▸ EXERCISE GOAL
Would you restate all the data that follows, word for word?

▸ Data extracted from a collection
↓

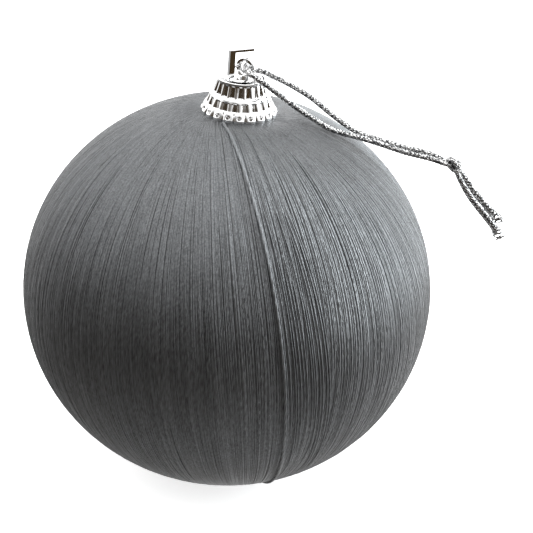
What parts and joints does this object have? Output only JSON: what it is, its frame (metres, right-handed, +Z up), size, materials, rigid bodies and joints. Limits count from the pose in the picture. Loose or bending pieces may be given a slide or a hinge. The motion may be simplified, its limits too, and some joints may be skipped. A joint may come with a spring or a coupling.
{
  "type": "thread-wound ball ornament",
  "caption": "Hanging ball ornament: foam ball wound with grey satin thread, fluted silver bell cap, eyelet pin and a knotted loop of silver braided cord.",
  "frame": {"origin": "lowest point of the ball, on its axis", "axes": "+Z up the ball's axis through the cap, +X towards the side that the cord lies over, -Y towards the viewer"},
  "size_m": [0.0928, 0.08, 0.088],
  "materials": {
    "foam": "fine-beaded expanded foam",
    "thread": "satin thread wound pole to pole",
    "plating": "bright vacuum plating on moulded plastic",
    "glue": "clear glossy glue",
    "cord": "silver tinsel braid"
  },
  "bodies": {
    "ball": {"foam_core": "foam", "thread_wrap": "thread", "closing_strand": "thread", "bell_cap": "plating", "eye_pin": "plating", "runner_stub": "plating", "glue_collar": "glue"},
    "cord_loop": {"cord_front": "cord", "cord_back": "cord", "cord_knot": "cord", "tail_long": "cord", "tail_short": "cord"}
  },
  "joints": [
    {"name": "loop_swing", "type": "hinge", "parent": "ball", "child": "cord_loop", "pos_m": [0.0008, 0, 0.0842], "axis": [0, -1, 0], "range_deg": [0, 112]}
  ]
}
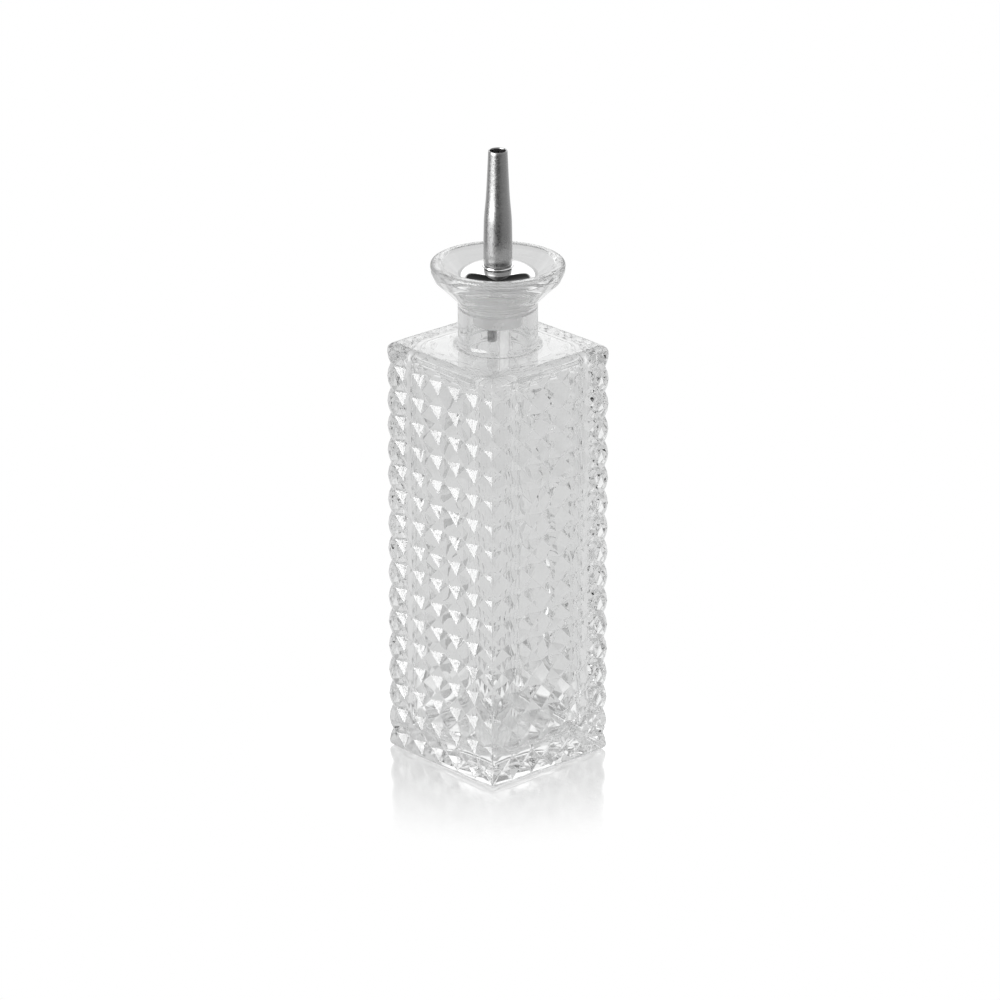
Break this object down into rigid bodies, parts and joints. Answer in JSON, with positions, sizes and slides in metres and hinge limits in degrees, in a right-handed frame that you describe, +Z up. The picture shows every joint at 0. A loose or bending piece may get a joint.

↑

▸ CORRECT RESULT
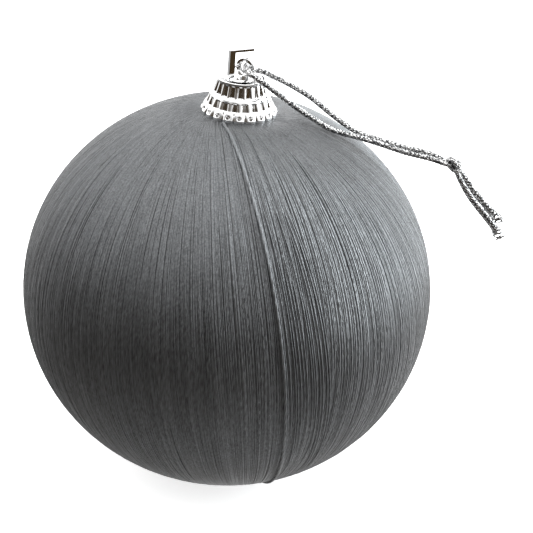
What parts and joints does this object have? Output only JSON: what it is, its frame (metres, right-handed, +Z up), size, materials, rigid bodies and joints. Limits count from the pose in the picture. Loose or bending pieces may be given a slide or a hinge. The motion may be simplified, its limits too, and some joints may be skipped. A joint may come with a spring or a coupling.
{
  "type": "thread-wound ball ornament",
  "caption": "Hanging ball ornament: foam ball wound with grey satin thread, fluted silver bell cap, eyelet pin and a knotted loop of silver braided cord.",
  "frame": {"origin": "lowest point of the ball, on its axis", "axes": "+Z up the ball's axis through the cap, +X towards the side that the cord lies over, -Y towards the viewer"},
  "size_m": [0.0928, 0.08, 0.088],
  "materials": {
    "foam": "fine-beaded expanded foam",
    "thread": "satin thread wound pole to pole",
    "plating": "bright vacuum plating on moulded plastic",
    "glue": "clear glossy glue",
    "cord": "silver tinsel braid"
  },
  "bodies": {
    "ball": {"foam_core": "foam", "thread_wrap": "thread", "closing_strand": "thread", "bell_cap": "plating", "eye_pin": "plating", "runner_stub": "plating", "glue_collar": "glue"},
    "cord_loop": {"cord_front": "cord", "cord_back": "cord", "cord_knot": "cord", "tail_long": "cord", "tail_short": "cord"}
  },
  "joints": [
    {"name": "loop_swing", "type": "hinge", "parent": "ball", "child": "cord_loop", "pos_m": [0.0008, 0, 0.0842], "axis": [0, -1, 0], "range_deg": [0, 112]}
  ]
}
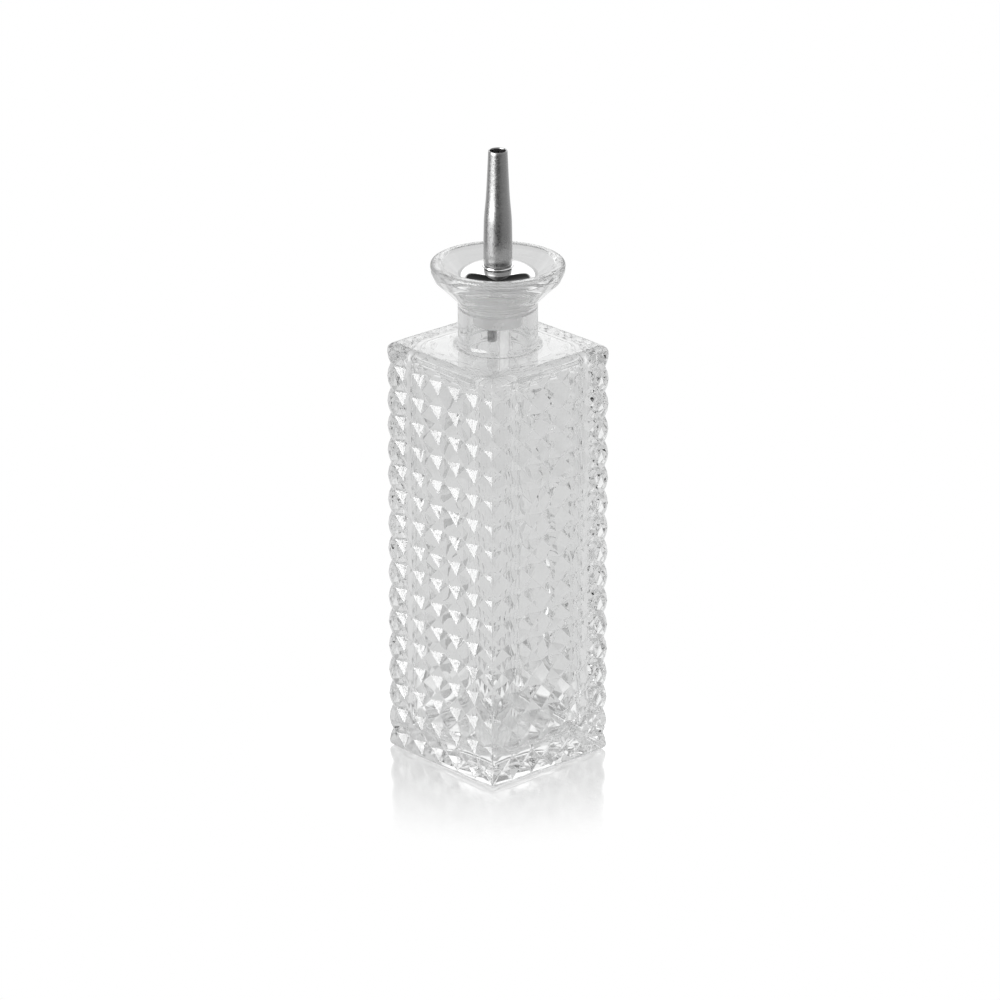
Break this object down into rigid bodies, parts and joints. Answer in JSON, with positions, sizes and slides in metres and hinge limits in degrees, in a right-handed frame that you describe, +Z up. The picture shows every joint at 0. A loose or bending piece may get a joint.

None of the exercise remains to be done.